◆ **Listed entries**:

__________________________________________________

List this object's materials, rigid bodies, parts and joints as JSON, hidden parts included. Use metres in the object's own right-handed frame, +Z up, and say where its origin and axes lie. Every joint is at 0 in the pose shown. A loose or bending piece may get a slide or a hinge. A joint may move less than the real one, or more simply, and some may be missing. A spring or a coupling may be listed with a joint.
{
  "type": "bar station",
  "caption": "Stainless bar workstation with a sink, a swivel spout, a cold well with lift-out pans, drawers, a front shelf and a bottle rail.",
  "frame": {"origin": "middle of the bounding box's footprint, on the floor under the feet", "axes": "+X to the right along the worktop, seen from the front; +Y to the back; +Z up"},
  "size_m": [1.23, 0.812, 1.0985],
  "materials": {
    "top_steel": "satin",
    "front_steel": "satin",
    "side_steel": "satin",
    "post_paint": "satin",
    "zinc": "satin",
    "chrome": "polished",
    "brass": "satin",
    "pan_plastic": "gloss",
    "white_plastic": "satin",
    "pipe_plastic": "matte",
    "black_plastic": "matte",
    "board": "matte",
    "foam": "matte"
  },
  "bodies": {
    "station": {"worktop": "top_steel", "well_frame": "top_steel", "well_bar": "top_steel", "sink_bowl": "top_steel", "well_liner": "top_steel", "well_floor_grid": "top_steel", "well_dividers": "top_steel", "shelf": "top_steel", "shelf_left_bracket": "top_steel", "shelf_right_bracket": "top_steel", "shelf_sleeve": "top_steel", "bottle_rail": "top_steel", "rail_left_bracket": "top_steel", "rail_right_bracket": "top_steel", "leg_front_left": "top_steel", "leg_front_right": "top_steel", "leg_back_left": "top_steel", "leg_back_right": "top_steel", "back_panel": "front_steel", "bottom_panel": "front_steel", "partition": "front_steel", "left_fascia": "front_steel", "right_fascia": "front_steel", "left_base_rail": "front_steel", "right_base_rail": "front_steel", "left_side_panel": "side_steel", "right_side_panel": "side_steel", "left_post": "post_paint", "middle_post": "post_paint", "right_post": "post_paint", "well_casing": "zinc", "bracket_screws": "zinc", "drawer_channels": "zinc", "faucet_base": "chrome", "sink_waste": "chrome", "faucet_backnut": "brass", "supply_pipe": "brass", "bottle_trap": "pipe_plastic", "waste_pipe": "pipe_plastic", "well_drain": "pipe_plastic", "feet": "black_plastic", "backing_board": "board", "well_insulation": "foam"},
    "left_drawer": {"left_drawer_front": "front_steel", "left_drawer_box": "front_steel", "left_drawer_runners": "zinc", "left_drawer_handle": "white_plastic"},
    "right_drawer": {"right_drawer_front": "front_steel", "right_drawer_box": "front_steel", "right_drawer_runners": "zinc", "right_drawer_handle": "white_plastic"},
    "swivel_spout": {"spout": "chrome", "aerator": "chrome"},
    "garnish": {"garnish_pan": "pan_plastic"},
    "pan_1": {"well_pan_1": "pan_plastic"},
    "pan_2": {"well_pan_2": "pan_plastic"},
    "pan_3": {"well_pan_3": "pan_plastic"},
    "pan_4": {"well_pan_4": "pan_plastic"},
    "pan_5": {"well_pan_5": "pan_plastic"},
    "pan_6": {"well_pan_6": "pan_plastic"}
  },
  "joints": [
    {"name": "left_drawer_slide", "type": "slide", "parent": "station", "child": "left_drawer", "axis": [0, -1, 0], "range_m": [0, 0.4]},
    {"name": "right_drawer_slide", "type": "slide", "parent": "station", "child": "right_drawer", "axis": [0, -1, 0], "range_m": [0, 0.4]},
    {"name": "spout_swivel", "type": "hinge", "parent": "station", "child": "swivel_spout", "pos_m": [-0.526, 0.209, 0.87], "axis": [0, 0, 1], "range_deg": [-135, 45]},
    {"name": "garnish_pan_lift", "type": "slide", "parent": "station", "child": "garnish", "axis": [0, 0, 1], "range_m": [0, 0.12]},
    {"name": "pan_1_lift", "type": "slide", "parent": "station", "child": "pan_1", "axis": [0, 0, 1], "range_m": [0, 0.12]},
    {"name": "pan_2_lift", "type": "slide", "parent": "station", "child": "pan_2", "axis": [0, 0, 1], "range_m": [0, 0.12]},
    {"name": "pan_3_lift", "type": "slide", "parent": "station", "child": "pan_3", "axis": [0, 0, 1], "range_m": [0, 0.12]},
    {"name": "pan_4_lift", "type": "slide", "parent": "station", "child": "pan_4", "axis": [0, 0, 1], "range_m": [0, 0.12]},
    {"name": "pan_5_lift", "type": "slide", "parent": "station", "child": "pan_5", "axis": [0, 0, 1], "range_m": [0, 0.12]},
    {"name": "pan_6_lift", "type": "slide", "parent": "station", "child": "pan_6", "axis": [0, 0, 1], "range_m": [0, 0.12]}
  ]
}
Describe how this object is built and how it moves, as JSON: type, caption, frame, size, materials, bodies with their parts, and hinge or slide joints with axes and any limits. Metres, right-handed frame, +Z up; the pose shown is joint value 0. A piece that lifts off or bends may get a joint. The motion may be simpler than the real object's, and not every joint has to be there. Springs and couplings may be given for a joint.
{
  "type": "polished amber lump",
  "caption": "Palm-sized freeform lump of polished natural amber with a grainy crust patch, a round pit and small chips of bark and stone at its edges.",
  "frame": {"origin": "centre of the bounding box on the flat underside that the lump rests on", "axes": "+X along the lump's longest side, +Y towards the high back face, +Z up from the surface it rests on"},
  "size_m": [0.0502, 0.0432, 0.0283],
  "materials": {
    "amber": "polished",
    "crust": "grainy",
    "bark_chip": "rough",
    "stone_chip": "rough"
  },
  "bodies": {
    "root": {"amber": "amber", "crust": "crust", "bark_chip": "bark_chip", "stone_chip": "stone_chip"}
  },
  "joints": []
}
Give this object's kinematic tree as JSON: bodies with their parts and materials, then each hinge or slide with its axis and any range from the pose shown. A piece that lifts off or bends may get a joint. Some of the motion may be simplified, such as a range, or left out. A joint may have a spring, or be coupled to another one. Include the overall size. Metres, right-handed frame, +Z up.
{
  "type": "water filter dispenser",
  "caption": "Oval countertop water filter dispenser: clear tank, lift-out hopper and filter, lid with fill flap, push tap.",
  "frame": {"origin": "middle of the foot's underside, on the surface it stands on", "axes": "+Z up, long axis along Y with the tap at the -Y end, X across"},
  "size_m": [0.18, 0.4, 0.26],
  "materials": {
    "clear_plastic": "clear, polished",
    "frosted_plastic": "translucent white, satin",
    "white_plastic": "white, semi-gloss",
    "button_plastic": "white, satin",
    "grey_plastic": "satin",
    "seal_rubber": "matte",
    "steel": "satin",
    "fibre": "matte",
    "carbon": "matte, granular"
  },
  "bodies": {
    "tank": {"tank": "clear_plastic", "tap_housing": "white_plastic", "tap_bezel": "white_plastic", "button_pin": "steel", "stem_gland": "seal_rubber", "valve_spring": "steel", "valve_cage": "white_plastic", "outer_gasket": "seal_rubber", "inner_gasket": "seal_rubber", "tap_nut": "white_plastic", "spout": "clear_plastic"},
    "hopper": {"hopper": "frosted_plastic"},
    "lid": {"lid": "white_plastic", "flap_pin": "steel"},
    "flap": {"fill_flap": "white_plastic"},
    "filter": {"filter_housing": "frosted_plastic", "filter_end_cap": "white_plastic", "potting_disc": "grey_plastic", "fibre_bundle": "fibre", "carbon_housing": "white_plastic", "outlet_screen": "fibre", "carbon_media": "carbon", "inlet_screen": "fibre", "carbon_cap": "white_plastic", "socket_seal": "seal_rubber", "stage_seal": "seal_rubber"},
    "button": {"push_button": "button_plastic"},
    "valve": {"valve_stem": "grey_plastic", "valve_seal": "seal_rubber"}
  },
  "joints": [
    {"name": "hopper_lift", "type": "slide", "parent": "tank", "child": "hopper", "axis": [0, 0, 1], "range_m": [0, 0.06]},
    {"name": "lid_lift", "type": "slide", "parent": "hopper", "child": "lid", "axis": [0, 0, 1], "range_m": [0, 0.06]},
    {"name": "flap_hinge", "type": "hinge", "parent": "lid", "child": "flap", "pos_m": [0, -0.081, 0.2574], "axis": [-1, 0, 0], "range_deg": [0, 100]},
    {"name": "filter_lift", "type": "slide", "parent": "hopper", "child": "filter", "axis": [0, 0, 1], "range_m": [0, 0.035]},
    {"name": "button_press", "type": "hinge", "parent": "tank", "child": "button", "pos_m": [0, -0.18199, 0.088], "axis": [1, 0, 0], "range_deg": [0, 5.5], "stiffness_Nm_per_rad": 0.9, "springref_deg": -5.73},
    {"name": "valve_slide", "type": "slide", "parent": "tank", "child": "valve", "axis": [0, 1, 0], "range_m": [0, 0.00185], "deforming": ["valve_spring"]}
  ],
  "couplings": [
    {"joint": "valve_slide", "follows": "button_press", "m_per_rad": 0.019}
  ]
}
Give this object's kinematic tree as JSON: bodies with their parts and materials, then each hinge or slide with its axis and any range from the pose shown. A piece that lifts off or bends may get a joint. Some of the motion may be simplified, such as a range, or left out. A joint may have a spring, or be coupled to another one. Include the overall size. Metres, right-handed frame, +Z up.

__________________________________________________

◆ **Objective**: Copy out each line of the listing that holds "joints".

◆ **Response to this task**:
List this object's materials, rigid bodies, parts and joints as JSON, hidden parts included. Use metres in the object's own right-handed frame, +Z up, and say where its origin and axes lie. Every joint is at 0 in the pose shown. A loose or bending piece may get a slide or a hinge. A joint may move less than the real one, or more simply, and some may be missing. A spring or a coupling may be listed with a joint.
  "joints": [
Describe how this object is built and how it moves, as JSON: type, caption, frame, size, materials, bodies with their parts, and hinge or slide joints with axes and any limits. Metres, right-handed frame, +Z up; the pose shown is joint value 0. A piece that lifts off or bends may get a joint. The motion may be simpler than the real object's, and not every joint has to be there. Springs and couplings may be given for a joint.
  "joints": []
  "joints": [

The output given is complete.